L'histoire de l'influence de la poésie provençale en Italie peut être arrêtée ici [32]; non qu'il n'y eût rien à ajouter; au contraire cette influence est encore très vivante pendant le XIVe siècle. Bientôt elle diminue d'ailleurs et le classicisme de la Renaissance italienne fait oublier pendant un temps les troubadours.

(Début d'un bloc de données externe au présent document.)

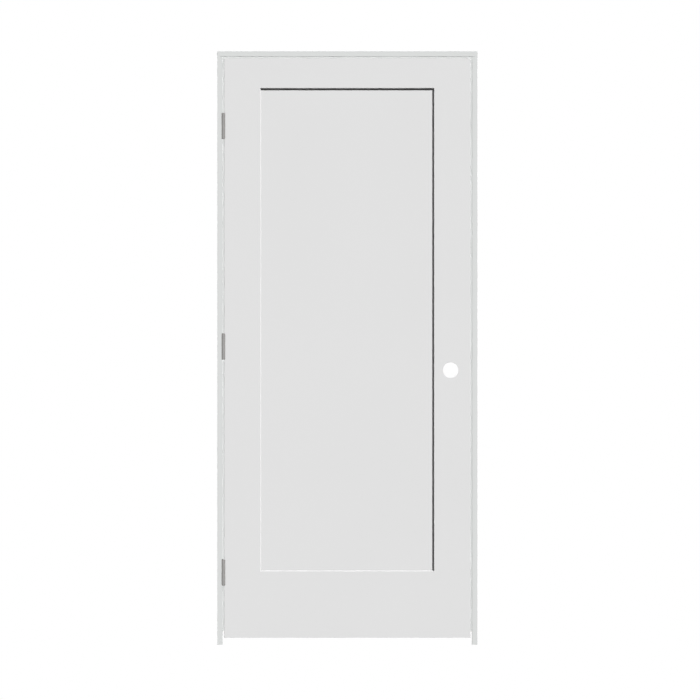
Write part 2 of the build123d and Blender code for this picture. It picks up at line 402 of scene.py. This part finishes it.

Mais on n'a jamais perdu en Italie le souvenir de leur poésie. Du XIVe siècle à nos jours on trouve une série ininterrompue d'esprits de tout ordre, gracieux poètes ou graves historiens, qui l'ont étudiée avec passion. Les uns et les autres n'ont jamais cessé et ne cessent encore de rendre à l'ancienne poésie provençale l'hommage que lui ont rendu les deux grands poètes par lesquels s'ouvre l'histoire de leur propre poésie, Dante et Pétrarque.